I believe the reason she gave the leash to Mason was because there were so many other dogs in the room at the time that it was easier to remove Teddy from the room than to make him stay while I left the room. I think the reason she failed him was because he jumped up on the boy and I think her point was that he shouldn't do that in ANY situation. She actually let him slide on one part because she has seen him do it correctly in the past--including several times during last night's class! He was in one of those You're-Not-The-Boss-of-Me moods toward the end of the hour last night, so when I told him down, he pretended not to know what I was talking about. 

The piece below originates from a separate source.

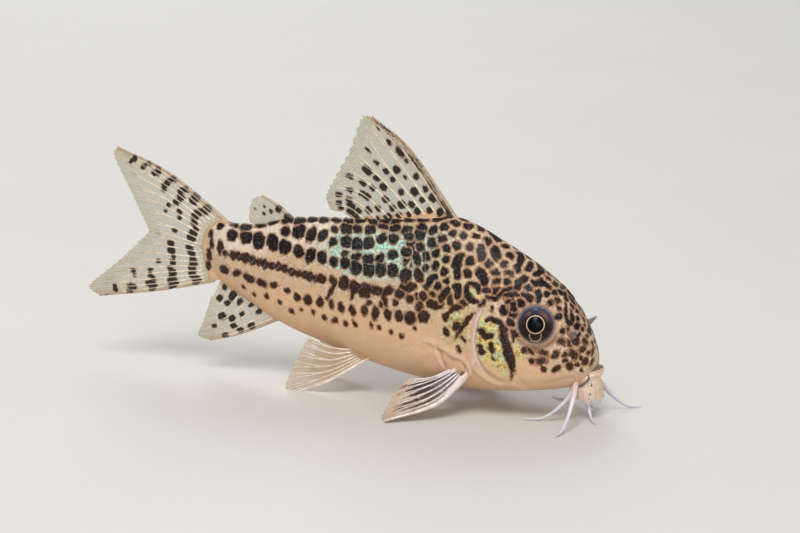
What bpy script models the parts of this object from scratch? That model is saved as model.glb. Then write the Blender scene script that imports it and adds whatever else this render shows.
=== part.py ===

He can be a little cheeky sometimes, but I think he just gets to a point where he's over it and just wants to go home to chew on the cat for a while.


----------



## neVar (Dec 25, 2009)

Ugh. 

Don't get too frusterated many dogs take a few times to get it. The point of going is to find out what you need to work on. And yes i hear you dogs come to work with me so between customers and my best friend (you know the dog trainer) teaching them to jump up teaching NOT to is almost a loosing fight


----------



## Feathersprings (Jul 15, 2010)

Hoolie is going to start CGC classes the end of next month.. who knows how he will do LOL! right now he is such a silly boy I dont have great expectations but i took him to be evaluated for the class last weekend and they thought he would do fine. I really want to do therapy work with him and hope we can. At this point there is no way. He is so rambunctious. I was watching a little Whippet being temperament tested for the therapy dog program after our evaluation and she just couldnt handle being come at in a quick manner. Everything else she was fine with. Her owner was so upset.. they were going to continue working with her though. Im sure your little guy will get through it  Just keep working at it and both of you have fun!


----------



## Marian (Oct 20, 2009)

Thanks! I feel better after reading what everyone has to say about this.

Feathersprings - How old is Hoolie? If he is under 2 years old, I wouldn't give up on him. He will settle down eventually. (That's what a poodle woman told me tonight while waiting for the bus, actually).


----------



## Feathersprings (Jul 15, 2010)

Hoolie is almost a year old ( on the 18th of this month) We havent really got started so Im sure by the time we go through classes and he grows up a bit he will be great! I is just hard to see now because he is such a clown.


----------



## JE-UK (Mar 10, 2010)

Don't worry, it will come. The test is a bit different here, and has multiple levels, and includes some exercises that are pointless for me (dog has to stay quietly while left, as in outside a shop ... I'd never ever do this). 

BUT it is good to have just for the piece of paper. It says something that you've put enough training on your dog to achieve it, even though it's neither the end of training, nor a complete statement about what your dog is like to live with.

Dog training is a journey, and worthwhile in itself!


----------